(Rows from an object dataset)
——————————

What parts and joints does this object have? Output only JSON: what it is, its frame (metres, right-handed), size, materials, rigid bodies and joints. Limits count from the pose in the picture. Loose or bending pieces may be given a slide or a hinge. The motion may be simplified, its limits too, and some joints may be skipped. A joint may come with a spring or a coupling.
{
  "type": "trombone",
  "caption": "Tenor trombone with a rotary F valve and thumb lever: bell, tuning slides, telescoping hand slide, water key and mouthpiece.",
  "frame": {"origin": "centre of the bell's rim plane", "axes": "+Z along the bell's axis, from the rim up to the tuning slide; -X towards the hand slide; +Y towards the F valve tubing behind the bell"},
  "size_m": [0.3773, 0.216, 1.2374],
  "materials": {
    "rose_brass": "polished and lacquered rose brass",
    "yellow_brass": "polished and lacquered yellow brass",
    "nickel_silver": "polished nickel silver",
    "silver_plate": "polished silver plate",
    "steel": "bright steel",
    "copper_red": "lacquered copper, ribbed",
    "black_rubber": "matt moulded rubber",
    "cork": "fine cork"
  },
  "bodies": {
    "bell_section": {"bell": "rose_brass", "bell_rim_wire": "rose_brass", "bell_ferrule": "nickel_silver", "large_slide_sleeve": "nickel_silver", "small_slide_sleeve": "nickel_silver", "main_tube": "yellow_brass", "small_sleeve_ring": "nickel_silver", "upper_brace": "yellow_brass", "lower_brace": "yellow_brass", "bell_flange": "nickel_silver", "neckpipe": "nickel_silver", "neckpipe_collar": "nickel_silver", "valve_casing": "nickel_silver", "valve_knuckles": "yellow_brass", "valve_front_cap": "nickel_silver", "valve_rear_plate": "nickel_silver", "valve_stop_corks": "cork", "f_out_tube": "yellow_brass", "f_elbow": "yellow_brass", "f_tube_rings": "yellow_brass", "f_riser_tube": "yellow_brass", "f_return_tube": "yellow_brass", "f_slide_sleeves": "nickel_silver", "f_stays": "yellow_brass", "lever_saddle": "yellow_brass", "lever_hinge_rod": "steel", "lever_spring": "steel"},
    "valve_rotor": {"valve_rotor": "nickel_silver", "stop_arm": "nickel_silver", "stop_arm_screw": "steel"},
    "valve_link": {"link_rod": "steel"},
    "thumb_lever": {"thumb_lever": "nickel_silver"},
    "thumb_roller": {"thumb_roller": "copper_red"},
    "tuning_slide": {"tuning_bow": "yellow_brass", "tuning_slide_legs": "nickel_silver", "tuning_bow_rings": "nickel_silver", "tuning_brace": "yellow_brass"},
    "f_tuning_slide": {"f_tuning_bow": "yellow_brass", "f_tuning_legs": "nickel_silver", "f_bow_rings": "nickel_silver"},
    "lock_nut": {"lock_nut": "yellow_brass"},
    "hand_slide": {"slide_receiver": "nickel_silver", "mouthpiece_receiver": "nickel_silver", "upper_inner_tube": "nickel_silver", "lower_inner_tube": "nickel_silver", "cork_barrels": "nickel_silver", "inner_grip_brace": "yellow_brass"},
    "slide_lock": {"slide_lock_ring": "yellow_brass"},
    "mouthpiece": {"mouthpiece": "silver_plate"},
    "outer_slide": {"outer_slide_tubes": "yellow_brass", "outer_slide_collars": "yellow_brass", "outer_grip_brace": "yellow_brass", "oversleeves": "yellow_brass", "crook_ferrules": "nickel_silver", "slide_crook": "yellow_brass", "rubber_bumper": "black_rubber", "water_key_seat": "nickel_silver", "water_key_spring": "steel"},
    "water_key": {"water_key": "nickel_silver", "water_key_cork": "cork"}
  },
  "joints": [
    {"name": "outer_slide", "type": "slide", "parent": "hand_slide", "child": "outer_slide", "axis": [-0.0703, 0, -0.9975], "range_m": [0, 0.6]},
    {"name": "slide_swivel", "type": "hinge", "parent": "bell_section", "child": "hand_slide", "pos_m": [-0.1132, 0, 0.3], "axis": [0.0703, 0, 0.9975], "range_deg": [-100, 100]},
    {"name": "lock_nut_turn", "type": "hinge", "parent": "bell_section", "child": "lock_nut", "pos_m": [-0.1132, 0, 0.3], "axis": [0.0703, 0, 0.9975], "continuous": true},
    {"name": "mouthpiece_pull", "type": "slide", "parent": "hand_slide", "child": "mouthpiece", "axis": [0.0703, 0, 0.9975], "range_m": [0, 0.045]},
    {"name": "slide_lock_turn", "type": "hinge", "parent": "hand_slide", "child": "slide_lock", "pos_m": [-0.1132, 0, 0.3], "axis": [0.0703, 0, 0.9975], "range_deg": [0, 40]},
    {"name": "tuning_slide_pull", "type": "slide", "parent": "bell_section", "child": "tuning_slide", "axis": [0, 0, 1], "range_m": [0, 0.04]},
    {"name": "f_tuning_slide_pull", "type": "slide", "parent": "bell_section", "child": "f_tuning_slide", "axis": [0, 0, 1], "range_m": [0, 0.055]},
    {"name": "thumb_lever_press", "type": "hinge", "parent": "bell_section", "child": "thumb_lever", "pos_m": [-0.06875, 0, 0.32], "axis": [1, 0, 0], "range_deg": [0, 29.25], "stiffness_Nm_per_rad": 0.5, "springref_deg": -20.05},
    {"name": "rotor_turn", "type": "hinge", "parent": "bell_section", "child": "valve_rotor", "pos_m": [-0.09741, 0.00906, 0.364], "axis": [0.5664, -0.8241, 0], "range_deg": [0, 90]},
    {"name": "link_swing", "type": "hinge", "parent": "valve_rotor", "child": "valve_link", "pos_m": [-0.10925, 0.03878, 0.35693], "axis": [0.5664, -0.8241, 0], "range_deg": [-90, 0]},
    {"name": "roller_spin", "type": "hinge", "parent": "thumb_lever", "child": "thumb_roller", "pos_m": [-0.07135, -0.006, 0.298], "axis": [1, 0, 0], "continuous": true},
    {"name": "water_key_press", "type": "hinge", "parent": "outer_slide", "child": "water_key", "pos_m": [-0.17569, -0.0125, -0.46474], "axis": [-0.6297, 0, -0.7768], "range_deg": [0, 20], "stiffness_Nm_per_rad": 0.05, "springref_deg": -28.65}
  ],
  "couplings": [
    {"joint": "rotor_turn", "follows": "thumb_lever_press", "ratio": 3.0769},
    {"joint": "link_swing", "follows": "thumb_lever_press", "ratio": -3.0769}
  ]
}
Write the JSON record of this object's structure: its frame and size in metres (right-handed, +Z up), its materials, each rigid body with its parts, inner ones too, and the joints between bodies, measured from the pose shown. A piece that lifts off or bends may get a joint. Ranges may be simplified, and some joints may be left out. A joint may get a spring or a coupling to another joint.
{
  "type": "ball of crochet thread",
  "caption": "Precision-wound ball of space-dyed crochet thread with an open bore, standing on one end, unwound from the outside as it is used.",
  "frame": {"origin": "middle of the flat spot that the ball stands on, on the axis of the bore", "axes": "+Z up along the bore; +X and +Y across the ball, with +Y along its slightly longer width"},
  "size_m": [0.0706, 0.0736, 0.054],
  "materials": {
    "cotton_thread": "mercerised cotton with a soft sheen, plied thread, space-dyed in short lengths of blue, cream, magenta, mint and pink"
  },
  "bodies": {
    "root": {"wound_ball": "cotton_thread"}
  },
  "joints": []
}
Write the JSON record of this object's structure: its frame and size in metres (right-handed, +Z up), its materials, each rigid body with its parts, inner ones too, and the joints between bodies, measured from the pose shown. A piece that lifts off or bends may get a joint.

——————————

> _CHALLENGE_: Each line above must be printed exactly as it appears.

> _RESULT OF THE TASK_:
What parts and joints does this object have? Output only JSON: what it is, its frame (metres, right-handed), size, materials, rigid bodies and joints. Limits count from the pose in the picture. Loose or bending pieces may be given a slide or a hinge. The motion may be simplified, its limits too, and some joints may be skipped. A joint may come with a spring or a coupling.
{
  "type": "trombone",
  "caption": "Tenor trombone with a rotary F valve and thumb lever: bell, tuning slides, telescoping hand slide, water key and mouthpiece.",
  "frame": {"origin": "centre of the bell's rim plane", "axes": "+Z along the bell's axis, from the rim up to the tuning slide; -X towards the hand slide; +Y towards the F valve tubing behind the bell"},
  "size_m": [0.3773, 0.216, 1.2374],
  "materials": {
    "rose_brass": "polished and lacquered rose brass",
    "yellow_brass": "polished and lacquered yellow brass",
    "nickel_silver": "polished nickel silver",
    "silver_plate": "polished silver plate",
    "steel": "bright steel",
    "copper_red": "lacquered copper, ribbed",
    "black_rubber": "matt moulded rubber",
    "cork": "fine cork"
  },
  "bodies": {
    "bell_section": {"bell": "rose_brass", "bell_rim_wire": "rose_brass", "bell_ferrule": "nickel_silver", "large_slide_sleeve": "nickel_silver", "small_slide_sleeve": "nickel_silver", "main_tube": "yellow_brass", "small_sleeve_ring": "nickel_silver", "upper_brace": "yellow_brass", "lower_brace": "yellow_brass", "bell_flange": "nickel_silver", "neckpipe": "nickel_silver", "neckpipe_collar": "nickel_silver", "valve_casing": "nickel_silver", "valve_knuckles": "yellow_brass", "valve_front_cap": "nickel_silver", "valve_rear_plate": "nickel_silver", "valve_stop_corks": "cork", "f_out_tube": "yellow_brass", "f_elbow": "yellow_brass", "f_tube_rings": "yellow_brass", "f_riser_tube": "yellow_brass", "f_return_tube": "yellow_brass", "f_slide_sleeves": "nickel_silver", "f_stays": "yellow_brass", "lever_saddle": "yellow_brass", "lever_hinge_rod": "steel", "lever_spring": "steel"},
    "valve_rotor": {"valve_rotor": "nickel_silver", "stop_arm": "nickel_silver", "stop_arm_screw": "steel"},
    "valve_link": {"link_rod": "steel"},
    "thumb_lever": {"thumb_lever": "nickel_silver"},
    "thumb_roller": {"thumb_roller": "copper_red"},
    "tuning_slide": {"tuning_bow": "yellow_brass", "tuning_slide_legs": "nickel_silver", "tuning_bow_rings": "nickel_silver", "tuning_brace": "yellow_brass"},
    "f_tuning_slide": {"f_tuning_bow": "yellow_brass", "f_tuning_legs": "nickel_silver", "f_bow_rings": "nickel_silver"},
    "lock_nut": {"lock_nut": "yellow_brass"},
    "hand_slide": {"slide_receiver": "nickel_silver", "mouthpiece_receiver": "nickel_silver", "upper_inner_tube": "nickel_silver", "lower_inner_tube": "nickel_silver", "cork_barrels": "nickel_silver", "inner_grip_brace": "yellow_brass"},
    "slide_lock": {"slide_lock_ring": "yellow_brass"},
    "mouthpiece": {"mouthpiece": "silver_plate"},
    "outer_slide": {"outer_slide_tubes": "yellow_brass", "outer_slide_collars": "yellow_brass", "outer_grip_brace": "yellow_brass", "oversleeves": "yellow_brass", "crook_ferrules": "nickel_silver", "slide_crook": "yellow_brass", "rubber_bumper": "black_rubber", "water_key_seat": "nickel_silver", "water_key_spring": "steel"},
    "water_key": {"water_key": "nickel_silver", "water_key_cork": "cork"}
  },
  "joints": [
    {"name": "outer_slide", "type": "slide", "parent": "hand_slide", "child": "outer_slide", "axis": [-0.0703, 0, -0.9975], "range_m": [0, 0.6]},
    {"name": "slide_swivel", "type": "hinge", "parent": "bell_section", "child": "hand_slide", "pos_m": [-0.1132, 0, 0.3], "axis": [0.0703, 0, 0.9975], "range_deg": [-100, 100]},
    {"name": "lock_nut_turn", "type": "hinge", "parent": "bell_section", "child": "lock_nut", "pos_m": [-0.1132, 0, 0.3], "axis": [0.0703, 0, 0.9975], "continuous": true},
    {"name": "mouthpiece_pull", "type": "slide", "parent": "hand_slide", "child": "mouthpiece", "axis": [0.0703, 0, 0.9975], "range_m": [0, 0.045]},
    {"name": "slide_lock_turn", "type": "hinge", "parent": "hand_slide", "child": "slide_lock", "pos_m": [-0.1132, 0, 0.3], "axis": [0.0703, 0, 0.9975], "range_deg": [0, 40]},
    {"name": "tuning_slide_pull", "type": "slide", "parent": "bell_section", "child": "tuning_slide", "axis": [0, 0, 1], "range_m": [0, 0.04]},
    {"name": "f_tuning_slide_pull", "type": "slide", "parent": "bell_section", "child": "f_tuning_slide", "axis": [0, 0, 1], "range_m": [0, 0.055]},
    {"name": "thumb_lever_press", "type": "hinge", "parent": "bell_section", "child": "thumb_lever", "pos_m": [-0.06875, 0, 0.32], "axis": [1, 0, 0], "range_deg": [0, 29.25], "stiffness_Nm_per_rad": 0.5, "springref_deg": -20.05},
    {"name": "rotor_turn", "type": "hinge", "parent": "bell_section", "child": "valve_rotor", "pos_m": [-0.09741, 0.00906, 0.364], "axis": [0.5664, -0.8241, 0], "range_deg": [0, 90]},
    {"name": "link_swing", "type": "hinge", "parent": "valve_rotor", "child": "valve_link", "pos_m": [-0.10925, 0.03878, 0.35693], "axis": [0.5664, -0.8241, 0], "range_deg": [-90, 0]},
    {"name": "roller_spin", "type": "hinge", "parent": "thumb_lever", "child": "thumb_roller", "pos_m": [-0.07135, -0.006, 0.298], "axis": [1, 0, 0], "continuous": true},
    {"name": "water_key_press", "type": "hinge", "parent": "outer_slide", "child": "water_key", "pos_m": [-0.17569, -0.0125, -0.46474], "axis": [-0.6297, 0, -0.7768], "range_deg": [0, 20], "stiffness_Nm_per_rad": 0.05, "springref_deg": -28.65}
  ],
  "couplings": [
    {"joint": "rotor_turn", "follows": "thumb_lever_press", "ratio": 3.0769},
    {"joint": "link_swing", "follows": "thumb_lever_press", "ratio": -3.0769}
  ]
}
Write the JSON record of this object's structure: its frame and size in metres (right-handed, +Z up), its materials, each rigid body with its parts, inner ones too, and the joints between bodies, measured from the pose shown. A piece that lifts off or bends may get a joint. Ranges may be simplified, and some joints may be left out. A joint may get a spring or a coupling to another joint.
{
  "type": "ball of crochet thread",
  "caption": "Precision-wound ball of space-dyed crochet thread with an open bore, standing on one end, unwound from the outside as it is used.",
  "frame": {"origin": "middle of the flat spot that the ball stands on, on the axis of the bore", "axes": "+Z up along the bore; +X and +Y across the ball, with +Y along its slightly longer width"},
  "size_m": [0.0706, 0.0736, 0.054],
  "materials": {
    "cotton_thread": "mercerised cotton with a soft sheen, plied thread, space-dyed in short lengths of blue, cream, magenta, mint and pink"
  },
  "bodies": {
    "root": {"wound_ball": "cotton_thread"}
  },
  "joints": []
}
Write the JSON record of this object's structure: its frame and size in metres (right-handed, +Z up), its materials, each rigid body with its parts, inner ones too, and the joints between bodies, measured from the pose shown. A piece that lifts off or bends may get a joint.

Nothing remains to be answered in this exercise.